The business has been generous with respect to rewarding its shareholders, noting that it paid $1.8 billion in cash dividends during the past quarter and spent another $2.7 billion on share buybacks. Over the trailing 12 months, the company has spent more than $10 billion on buybacks and dividends, which is still less than the $13.7 billion it generated in free cash flow during that time. 
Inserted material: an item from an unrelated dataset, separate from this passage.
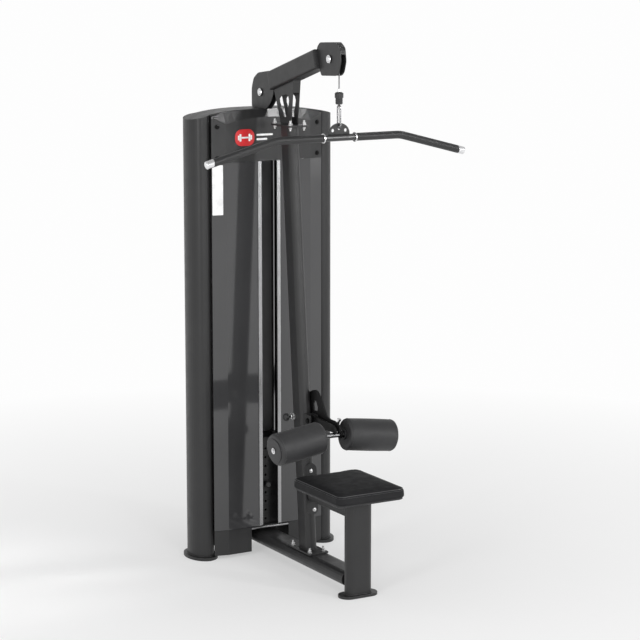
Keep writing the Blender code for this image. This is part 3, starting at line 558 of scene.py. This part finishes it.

A company that is committed to rewarding shareholders is a good sign for investors. At 2.8%, its dividend yield already looks good. But investors will likely still see increases to the payout. Broadcom's quarterly dividend of $4.10 is more than four times the $1.02 that it was five years ago. Its payout ratio is a bit high at more than 80%, but with more growth on the horizon, Broadcom is likely to keep the dividend hikes coming.

3. Costco

Big-box retailer Costco announced that it would be raising its dividend payment earlier this month. At $0.90, the most recent bump-up is a 14% increase from the $0.79 the company was previously paying. And that's nearly double the $0.50 it was paying five years ago. With Costco, investors also get the potential to benefit from special dividend payments. A special dividend is rare, a one-off payment that the company may decide to issue if it has done particularly well. Costco issued a $10 special dividend in 2020 and a $7 one in 2017.

Costco doesn't generate strong margins, but even at more than 2% of revenue, it still generates billions of net income. Over the trailing 12 months, it has accumulated $5.5 billion in profit on sales of $210.2 billion. As a percentage that's relatively small, but that's still strong enough to leave enough for the business to grow and pay its dividend. With a payout ratio of only 25%, there's plenty of room for the company to make more rate increases for the foreseeable future.

At $594 per share -- just off its 52-week high -- the only reason Costco's stock might not be a scorching-hot buy right now is that it may be too expensive. The shares trade at more than 46 times its profits while the S&P 500 index is at a multiple of less than 25. However, if you're planning to hold Costco's stock for the long haul, its current share price could still look cheap years from now.